According to an Experian Automotive report auto loan rates have hit an all-time low and as a result car buyers are taking on larger loans. The report found that the average amount financed for new vehicles went from $25,963 in Q3 2012 up to $26,719 in Q3 2013.
Interest rates for new car loans is currently at 4.27%. Lower interest rates mean consumers who base their car-buying decisions on the amount of monthly payments will be able to purchase more expensive vehicles without paying much more.
The 4.27 percent average interest rate combined with slightly longer payment terms helped keep monthly vehicle payments down. According to the study 65 monthly payments was the average in Q3 2013 up from 64 months in Q3 2012.
The current average monthly payment for new vehicles is $458. The average monthly payments for used vehicles remained flat at $350.
Even monthly lease payments were down slightly from $409 in Q3 2012 to $404 in Q3 in 2013.
New vehicle loans to consumers with subprime credit rose slightly to 26.04 percent market share in Q3 2013 up from 24.84 percent in Q2 2012.

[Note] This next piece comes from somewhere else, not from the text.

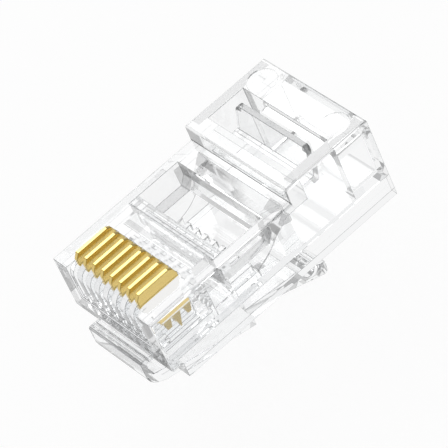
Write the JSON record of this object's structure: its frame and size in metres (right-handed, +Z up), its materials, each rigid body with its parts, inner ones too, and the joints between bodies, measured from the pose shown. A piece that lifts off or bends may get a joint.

Melinda Zabritski, senior director of automotive credit for Experian said, “The automotive lending market seems to have stabilized in Q3 2013. Subprime lending is still growing slightly, but is still well below prerecession levels in the highest risk segments, and its growth rate has slowed considerably. It seems as though lenders are approaching their ceiling for how much risk they are willing to take.”
Other trends were seen in credit scores for new car buyers as well as used car buyers. The average credit score for a new vehicle loan dropped to 753 in Q3 2013 from 755 in Q3 2012. The average credit score for a used vehicle remained flat year-over-year at 668.